Posisi membaca dan menulis dalam Kurtilas inilah yang melahirkan konsep baru dan relatif asing di telinga khalayak akademik di Indonesia. Konsep itu dimungkinkan karena hendak memperbaiki kondisi literasi pelajar Indonesia yang sedemikian mencemaskan di tingkat internasional. Khususnya atas hasil The Programme for International Student Assessment (PISA) untuk peringkat membaca siswa Indonesia.

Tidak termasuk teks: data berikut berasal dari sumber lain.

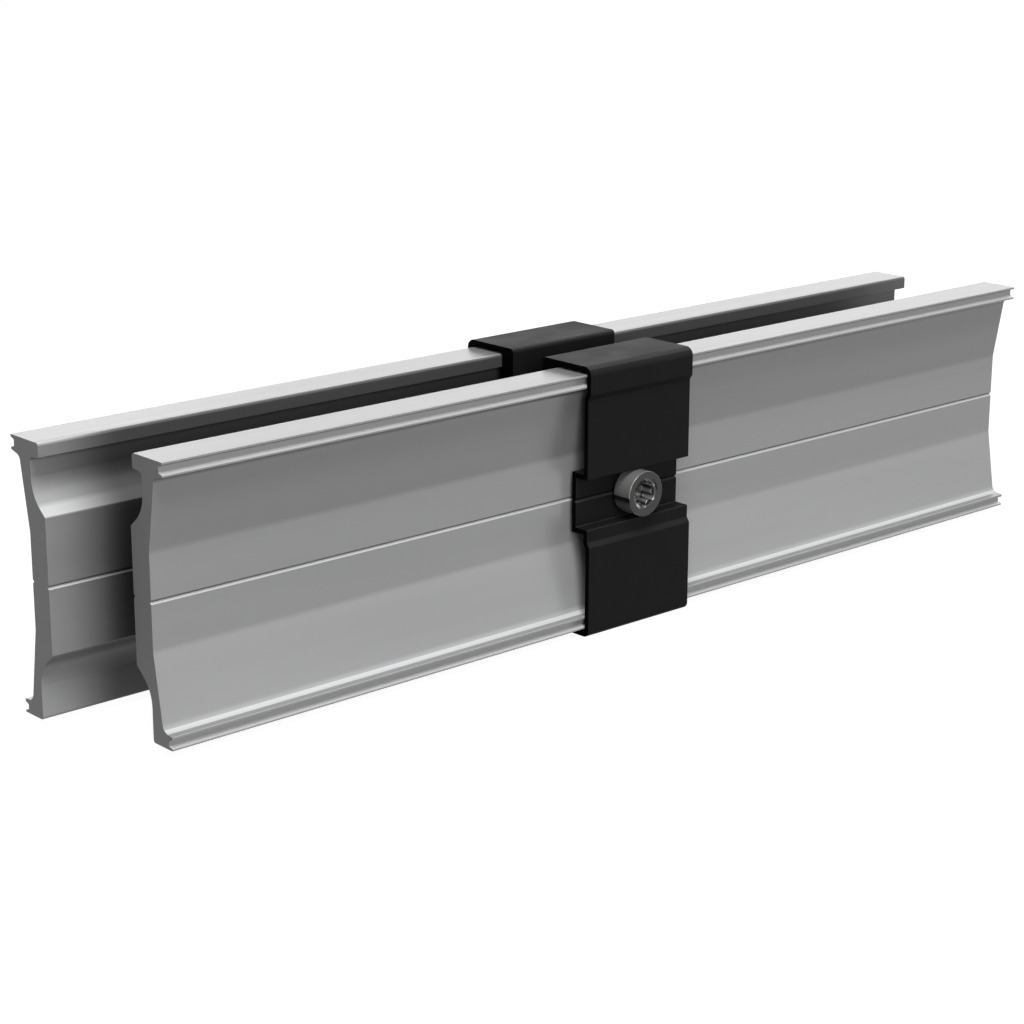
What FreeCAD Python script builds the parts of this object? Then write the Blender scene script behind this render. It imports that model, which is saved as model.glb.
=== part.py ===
import FreeCAD, Part
import math
import os

# A splice for solar mounting rails. Two bars of extruded aluminium stand side by side, each
# through a black collar. The rails slide over the bars' ends and butt on the collars. One screw,
# threaded in the front bar and held by its turned-down tip in the rear bar, spreads the halves
# until the bars' lips press on the rails' inner walls.
# X runs along the bars, Y from the screw head's side to the far side, Z up.
# Sections are drawn as (depth, height) points: depth counts inward from the plane of a bar's
# lips, height from the screw's axis.

# bars, millimetres
bar_length = 254.0
bar_height = 56.4
pair_width = 36.8
bar_shift = 4.75
flange_width = 9.75
flange_edge = 2.95
flange_slope = 0.3
foot_width = 6.35
upper_web_depth = 6.7
pad_depth = 11.05
pad_height = 27.7
ramp_slope = 50.0
ramp_radius = 7.25
waist_depth = 5.3
waist_height = 19.6
shoulder_depth = 2.85
head_shoulder_drop = 3.75
head_shoulder_radius = 1.3
foot_shoulder_drop = 3.05
foot_shoulder_radius = 1.8
crease_radius = 6.0
lip_reach = 1.1
lip_taper = 0.37
head_end_lip = 0.5
head_lip_groove = 2.05
head_inner_lip = 0.42
foot_end_lip = 0.4
foot_lip_groove = 1.8
foot_inner_lip = 0.6
bar_edge_radius = 0.6
root_radius = 0.8
pad_edge_radius = 0.4
lip_edge_radius = 0.1
lip_root_radius = 0.2

# guide groove, along the bars and the collars
groove_depth = 0.45
groove_width = 0.9

# collars
collar_length = 30.7
collar_wall = 1.15
lip_gap = 0.2
bar_gap = 0.6
inner_gap = 0.4
pad_gap = 0.3
collar_spacing = 9.5
jog_step = 0.72
jog_rise = 1.05
upper_jog_drop = 6.05
lower_jog_drop = 20.3
recess_depth = 3.58
recess_top = 5.25
recess_bottom = 5.85
recess_edge_radius = 0.15
jog_radius = 0.4
upper_fold_radius = 1.9
lower_fold_radius = 1.5
inner_corner_radius = 0.9

# screw and its retaining ring
screw_diameter = 6.0
head_diameter = 10.0
head_height = 5.0
head_bevel = 0.35
spread_travel = 0.85
travel_stop = 0.04
tip_diameter = 4.5
tip_past_ring = 0.8
tip_bevel = 0.5
ring_diameter = 9.0
ring_thickness = 0.6
end_play = 0.1
running_gap = 0.05
clearance_hole = 6.6

# six-lobed drive recess
drive_across = 6.2
drive_waist = 4.4
drive_lobe_radius = 0.5
drive_depth = 3.6
drive_rim = 0.55
drive_rim_angle = 120.0
drive_cone = 0.7

# worked out from the sizes above
half_width = pair_width / 2
half_height = bar_height / 2
collar_outside = -lip_gap - collar_wall
collar_waist = collar_outside + jog_step
band_depth = collar_waist + recess_depth
collar_half_height = half_height + bar_gap + collar_wall
collar_inside = half_width - collar_spacing / 2
head_base = band_depth - half_width - travel_stop - spread_travel
head_face = head_base - head_height
rear_web_inside = half_width - pad_depth
rear_web_outside = half_width - waist_depth
ring_start = rear_web_outside + end_play
screw_end = ring_start + ring_thickness + tip_past_ring
row_middle = (head_face + half_width - collar_outside) / 2

x_axis = FreeCAD.Vector(1, 0, 0)
y_axis = FreeCAD.Vector(0, 1, 0)
z_axis = FreeCAD.Vector(0, 0, 1)
screw_axis_point = FreeCAD.Vector(0, 0, 0)


def rounded_outline(corners):
    # a closed wire through (depth, height, radius) corners, each rounded to its radius
    points = [FreeCAD.Vector(0, depth - half_width, height) for depth, height, _ in corners]
    starts = []
    ends = []
    arcs = []
    for index, (_, _, radius) in enumerate(corners):
        here = points[index]
        back = (points[index - 1] - here).normalize()
        ahead = (points[(index + 1) % len(points)] - here).normalize()
        if radius == 0:
            starts.append(here)
            ends.append(here)
            arcs.append(None)
            continue
        half_angle = back.getAngle(ahead) / 2
        reach = radius / math.tan(half_angle)
        to_centre = (back + ahead).normalize()
        top = here + to_centre * (radius / math.sin(half_angle) - radius)
        starts.append(here + back * reach)
        ends.append(here + ahead * reach)
        arcs.append(Part.Arc(starts[-1], top, ends[-1]).toShape())
    edges = []
    for index, arc in enumerate(arcs):
        if arc is not None:
            edges.append(arc)
        following = (index + 1) % len(arcs)
        edges.append(Part.makeLine(ends[index], starts[following]))
    return Part.Wire(edges)


def prism(corners, start, length):
    face = Part.Face(rounded_outline(corners))
    solid = face.extrude(x_axis * length)
    solid.translate(x_axis * start)
    return solid


def groove_corners(depth, cut):
    # the V of the guide groove, read downward; cut is its signed depth
    return [
        (depth, groove_width / 2, 0),
        (depth + cut, 0, 0),
        (depth, -groove_width / 2, 0),
    ]


def lip_corners(side, drop, radius, end_lip, groove, inner_lip):
    # a flange's outer edge, read away from the middle; side is 1 at the head and -1 at the foot
    # both lips thin out towards their tips, so the groove between them narrows inward
    groove_end = half_height - end_lip
    groove_start = groove_end - groove
    return [
        (shoulder_depth, side * (half_height - drop), radius),
        (0, side * (groove_start - inner_lip), lip_edge_radius),
        (0, side * groove_start, lip_edge_radius),
        (lip_reach, side * (groove_start + lip_taper), lip_root_radius),
        (lip_reach, side * (groove_end - lip_taper), lip_root_radius),
        (0, side * groove_end, lip_edge_radius),
        (0, side * half_height, lip_edge_radius),
    ]


def bar_section():
    ramp_run = 1 / math.tan(math.radians(ramp_slope))
    upper_ramp = pad_height / 2 + (pad_depth - upper_web_depth) * ramp_run
    lower_ramp = pad_height / 2 + (pad_depth - foot_width) * ramp_run
    flange_root = half_height - flange_edge - flange_slope
    inner_side = [
        (flange_width, half_height, bar_edge_radius),
        (flange_width, half_height - flange_edge, lip_root_radius),
        (upper_web_depth, flange_root, root_radius),
        (upper_web_depth, upper_ramp, ramp_radius),
        (pad_depth, pad_height / 2, pad_edge_radius),
        *groove_corners(pad_depth, -groove_depth),
        (pad_depth, -pad_height / 2, pad_edge_radius),
        (foot_width, -lower_ramp, ramp_radius),
        (foot_width, -half_height, bar_edge_radius),
    ]
    head_lips = lip_corners(1, head_shoulder_drop, head_shoulder_radius,
                            head_end_lip, head_lip_groove, head_inner_lip)
    foot_lips = lip_corners(-1, foot_shoulder_drop, foot_shoulder_radius,
                            foot_end_lip, foot_lip_groove, foot_inner_lip)
    outer_side = [
        *reversed(foot_lips),
        (waist_depth, -waist_height / 2, crease_radius),
        *reversed(groove_corners(waist_depth, groove_depth)),
        (waist_depth, waist_height / 2, crease_radius),
        *head_lips,
    ]
    return inner_side + outer_side


def collar_outline():
    upper_jog = collar_half_height - upper_jog_drop
    lower_jog = -collar_half_height + lower_jog_drop
    inner_face = collar_inside
    return [
        (inner_face, collar_half_height, inner_corner_radius),
        (collar_outside, collar_half_height, upper_fold_radius),
        (collar_outside, upper_jog, jog_radius),
        (collar_waist, upper_jog - jog_rise, jog_radius),
        (collar_waist, recess_top, recess_edge_radius),
        (band_depth, recess_top, recess_edge_radius),
        *groove_corners(band_depth, groove_depth),
        (band_depth, -recess_bottom, recess_edge_radius),
        (collar_waist, -recess_bottom, recess_edge_radius),
        (collar_waist, lower_jog + jog_rise, jog_radius),
        (collar_outside, lower_jog, jog_radius),
        (collar_outside, -collar_half_height, lower_fold_radius),
        (inner_face, -collar_half_height, inner_corner_radius),
    ]


def collar_cavity():
    # the outline's inner side, one wall further in; the inner wall follows the bar's own back
    top = half_height + bar_gap
    skin = collar_outside + collar_wall
    waist_skin = collar_waist + collar_wall
    band_skin = band_depth + collar_wall
    bend_shift = collar_wall * math.tan(math.atan(jog_step / jog_rise) / 2)
    upper_jog = collar_half_height - upper_jog_drop + bend_shift
    lower_jog = -collar_half_height + lower_jog_drop - bend_shift
    end_wall = flange_width + inner_gap
    pad_wall = pad_depth + pad_gap
    pad_wall_height = pad_height / 2 + (pad_wall - end_wall)
    return [
        (end_wall, top, inner_corner_radius),
        (skin, top, upper_fold_radius - collar_wall),
        (skin, upper_jog, jog_radius),
        (waist_skin, upper_jog - jog_rise, jog_radius),
        (waist_skin, recess_top + collar_wall, recess_edge_radius),
        (band_skin, recess_top + collar_wall, recess_edge_radius),
        (band_skin, -recess_bottom - collar_wall, recess_edge_radius),
        (waist_skin, -recess_bottom - collar_wall, recess_edge_radius),
        (waist_skin, lower_jog + jog_rise, jog_radius),
        (skin, lower_jog, jog_radius),
        (skin, -top, lower_fold_radius - collar_wall),
        (end_wall, -top, inner_corner_radius),
        (end_wall, -pad_wall_height - (pad_wall - end_wall), jog_radius),
        (pad_wall, -pad_wall_height, jog_radius),
        (pad_wall, pad_wall_height, jog_radius),
        (end_wall, pad_wall_height + (pad_wall - end_wall), jog_radius),
    ]


def cross_hole(diameter):
    # a hole on the screw's axis that reaches through one half
    return Part.makeCylinder(diameter / 2, pair_width, y_axis * -pair_width, y_axis)


def make_bar(hole_diameter):
    start = bar_shift - bar_length / 2
    bar = prism(bar_section(), start, bar_length)
    return bar.cut(cross_hole(hole_diameter))


def make_collar():
    start = -collar_length / 2
    outside = prism(collar_outline(), start, collar_length)
    inside = prism(collar_cavity(), start, collar_length)
    return outside.cut(inside).cut(cross_hole(clearance_hole))


def turned(profile):
    # a solid of revolution about the screw's axis, from (place along Y, radius) points
    points = [FreeCAD.Vector(0, along, radius) for along, radius in profile]
    face = Part.Face(Part.makePolygon(points + [points[0]]))
    return face.revolve(screw_axis_point, y_axis, 360)


def drive_outline(place):
    # six lobes and six hollows, arcs that meet tangent to each other
    lobe_centre = drive_across / 2 - drive_lobe_radius
    waist = drive_waist / 2
    cos_half = math.cos(math.radians(30))
    top = drive_lobe_radius ** 2 - lobe_centre ** 2 - waist ** 2 + 2 * lobe_centre * waist * cos_half
    hollow_radius = top / (2 * (waist - lobe_centre * cos_half - drive_lobe_radius))
    hollow_centre = waist + hollow_radius

    def at(radius, degrees):
        angle = math.radians(degrees)
        return FreeCAD.Vector(radius * math.sin(angle), place, radius * math.cos(angle))

    def meeting(lobe, hollow):
        first = at(lobe_centre, lobe)
        second = at(hollow_centre, hollow)
        share = drive_lobe_radius / (drive_lobe_radius + hollow_radius)
        return first + (second - first) * share

    edges = []
    for lobe in range(0, 360, 60):
        before = meeting(lobe, lobe - 30)
        after = meeting(lobe, lobe + 30)
        beyond = meeting(lobe + 60, lobe + 30)
        edges.append(Part.Arc(before, at(drive_across / 2, lobe), after).toShape())
        edges.append(Part.Arc(after, at(waist, lobe + 30), beyond).toShape())
    return Part.Wire(edges)


def drive_recess():
    lobes = Part.Face(drive_outline(head_face)).extrude(y_axis * drive_depth)
    rim_radius = drive_across / 2 + drive_rim
    rim_reach = rim_radius / math.tan(math.radians(drive_rim_angle / 2))
    rim = turned([(head_face, 0), (head_face, rim_radius), (head_face + rim_reach, 0)])
    floor = head_face + drive_depth
    cone = turned([(floor, 0), (floor, drive_waist / 2), (floor + drive_cone, 0)])
    return lobes.fuse(rim).fuse(cone)


def make_screw():
    head_radius = head_diameter / 2
    shank_radius = screw_diameter / 2
    tip_radius = tip_diameter / 2
    shoulder = rear_web_inside - end_play
    body = turned([
        (head_face, 0),
        (head_face, head_radius - head_bevel),
        (head_face + head_bevel, head_radius),
        (head_base, head_radius),
        (head_base, shank_radius),
        (shoulder, shank_radius),
        (shoulder, tip_radius),
        (screw_end - tip_bevel, tip_radius),
        (screw_end, tip_radius - tip_bevel),
        (screw_end, 0),
    ])
    return body.cut(drive_recess())


def make_retaining_ring():
    ring_end = ring_start + ring_thickness
    return turned([
        (ring_start, tip_diameter / 2),
        (ring_start, ring_diameter / 2),
        (ring_end, ring_diameter / 2),
        (ring_end, tip_diameter / 2),
    ])


def half_turned(shape):
    # the rear half is the front one turned half way round the upright axis
    shape.rotate(screw_axis_point, z_axis, 180)
    return shape


def export(name, shape):
    # the row stands on the collars' undersides, over the middle of its outline on the floor
    shape.translate(FreeCAD.Vector(0, -row_middle, collar_half_height))
    shape = shape.removeSplitter()
    shape.exportStep(os.path.join("parts", name + ".step"))


os.makedirs("parts", exist_ok=True)
export("bar_front", make_bar(screw_diameter + 2 * running_gap))
export("bar_rear", half_turned(make_bar(tip_diameter + 2 * running_gap)))
export("collar_front", make_collar())
export("collar_rear", half_turned(make_collar()))
export("spread_screw", make_screw())
export("retaining_ring", make_retaining_ring())
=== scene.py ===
import bpy
import bmesh
import math
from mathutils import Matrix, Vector


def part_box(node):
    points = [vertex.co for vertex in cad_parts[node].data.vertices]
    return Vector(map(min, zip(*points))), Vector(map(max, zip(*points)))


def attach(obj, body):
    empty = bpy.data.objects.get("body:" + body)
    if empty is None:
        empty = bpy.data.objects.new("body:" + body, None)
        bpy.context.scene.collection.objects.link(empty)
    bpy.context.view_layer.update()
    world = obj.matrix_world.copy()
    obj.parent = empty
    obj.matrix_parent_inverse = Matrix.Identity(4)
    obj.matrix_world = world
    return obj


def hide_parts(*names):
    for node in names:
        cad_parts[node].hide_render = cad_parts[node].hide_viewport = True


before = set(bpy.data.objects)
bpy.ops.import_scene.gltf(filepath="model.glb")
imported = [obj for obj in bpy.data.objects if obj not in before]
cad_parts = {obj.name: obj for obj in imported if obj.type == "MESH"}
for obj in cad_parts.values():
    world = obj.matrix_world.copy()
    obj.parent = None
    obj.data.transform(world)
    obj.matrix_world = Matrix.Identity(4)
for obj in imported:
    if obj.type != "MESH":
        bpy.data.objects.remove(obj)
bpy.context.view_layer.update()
print("frame loaded, nodes:", ", ".join(sorted(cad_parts)))

millimetre = 0.001
screwLow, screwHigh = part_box("spread_screw")
screwAxisHeight = (screwLow.z + screwHigh.z) / 2


# shader helpers: a value given to a socket is either another socket or a plain number, colour or vector

def feed(tree, socket, value):
    if isinstance(value, bpy.types.NodeSocket):
        tree.links.new(value, socket)
    else:
        socket.default_value = value


def addNode(tree, kind, **inputs):
    node = tree.nodes.new(kind)
    for name, value in inputs.items():
        feed(tree, node.inputs[name.replace("_", " ")], value)
    return node


def addMix(tree, factor, low, high):
    mix = tree.nodes.new("ShaderNodeMix")
    mix.data_type = "RGBA"
    for index, value in ((0, factor), (6, low), (7, high)):  # the colour sockets of this node
        feed(tree, mix.inputs[index], value)
    return mix.outputs[2]


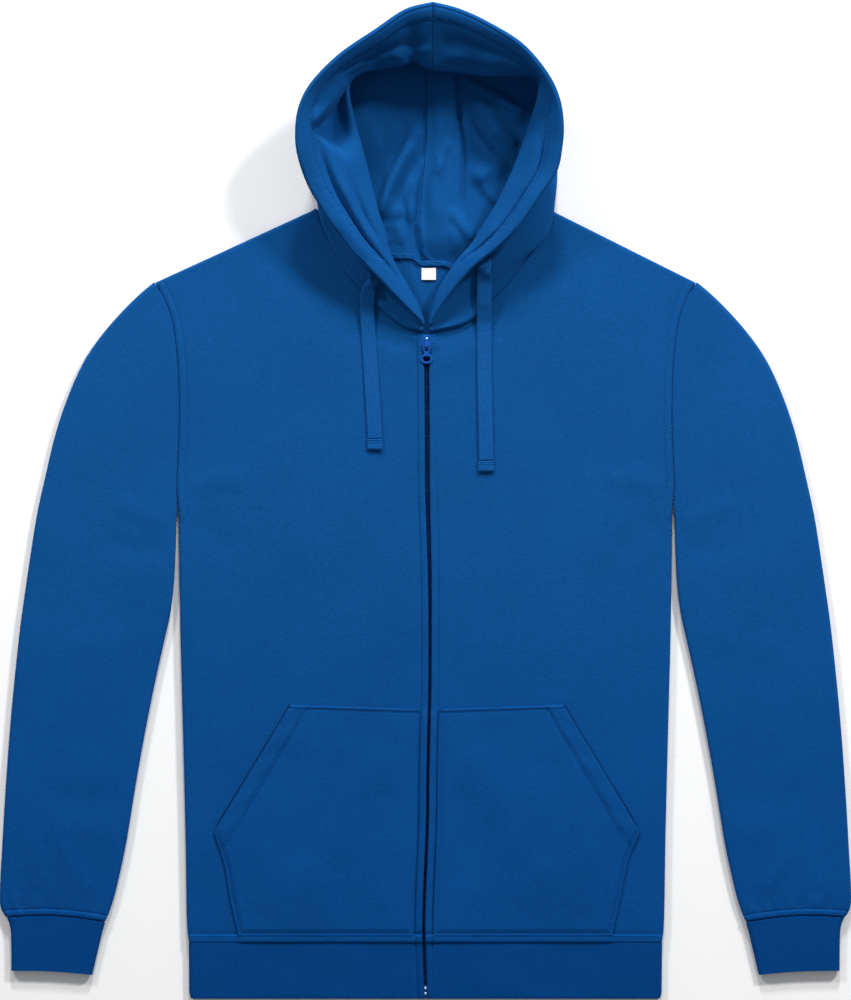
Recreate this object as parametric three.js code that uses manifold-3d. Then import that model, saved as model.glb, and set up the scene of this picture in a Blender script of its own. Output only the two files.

Survei internasional itu dilakukan pada 2015 tapi baru dirilis akhir 2016. Menempati rangking 64 dari 70 negara untuk kategori keterampilan membaca membuat banyak kalangan ketar-ketir. Ranah pendidikan nasional sontak merekonstruksi paradigma pembelajaran bahasa. Yang semula diasosiasikan sebatas hafalan dan teoretis, pelajaran bahasa kini diniscayakan menyasar keterampilan praksis.
Strategi Literasi
Titimangsa pengembangan literasi peserta didik di zaman Revolusi Industri 4.0. mesti dikonstruksi kreatif. Bila sedekade lampau dipersempit tematik dan media kepenulisan hanya sebatas Berlibur ke Rumah Nenek yang ditulis tangan, di era disrupsi ini guru dapat menggunakan sejumlah media daring serta membebaskan pemilihan tema menulis. Tugas rumah dalam rangka mempertajam kemampuan literasi demikian difungsikan agar peserta didik mampu melejitkan kreativitas menulisnya.
Memanfaatkan media daring sebagai wahana menuangkan gagasan tertulis berarti turut mewacanakan praktik literasi media. Pembelajaran berbasis tugas rumah semacam ini bukti dari ungkapan arkais setali tiga uang.
Begitu pula dengan pembebasan pemilihan tema menulis yang menjadi bukti betapa keterampilan berbahasa itu sarat dimensi seni-estetik. Tema bisa dibakukan dan bersifat opsional tapi membebaskan siswa dalam memilih serupa menjunjung tinggi demokrasi di dalam kelas.
Tugas menulis siswa menyiratkan segi aksiologi dalam tiga hal. Pertama, menulis berarti menata konsep abstrak yang bersemayam di pikiran menjadi bentuk huruf, kata, frasa, hingga wacana yang terstuktur sehingga bermanfaat bagi konstruksi berpikir siswa. Kedua, menulis berarti merefleksikan pengetahuan yang didapatkan, baik melalui pengalaman empiris, percakapan dialogis, maupun pembacaan teks. Ketiga, menulis menandaskan arti berbagi pengalaman kepada khalayak umum yang abadi meski waktu telah lewat.
Menulis jelas berpaut erat dengan membaca. Posisi inheren ini bersifat absolut sehingga selain ditugaskan untuk menulis, peserta didik juga seyogianya diberi bacaan manasuka—teks fiksi dan nonfiksi dipakai secara setara dan kontekstual. Hal terpenting dari penugasan membaca tersebut adalah pertimbangan matang apakah bacaan yang diberikan mengandung esensi edukatif yang kehendaki atau sekadar pendamping ringan selama proses menulis.
Butir pertama menguatkan titik pijak keterdirikan siswa yang disemai melalui bacaan edukatif. Guru, karenanya, harus cerdas membaca peluang bacaan mana yang diminati siswa dan mengandung substansi nilai guna mempertajam sensibilitas afeksi, kognisi, dan psikomotor. Ketiga dimensi ini penting dijadikan preferensi agar pemilihan bacaan untuk peserta didik tak dilakukan serampangan. Selanjutnya tergantung pada dialektika antara guru dan siswa. Keberhasilan pendidikan literasi berada di pundak keduanya.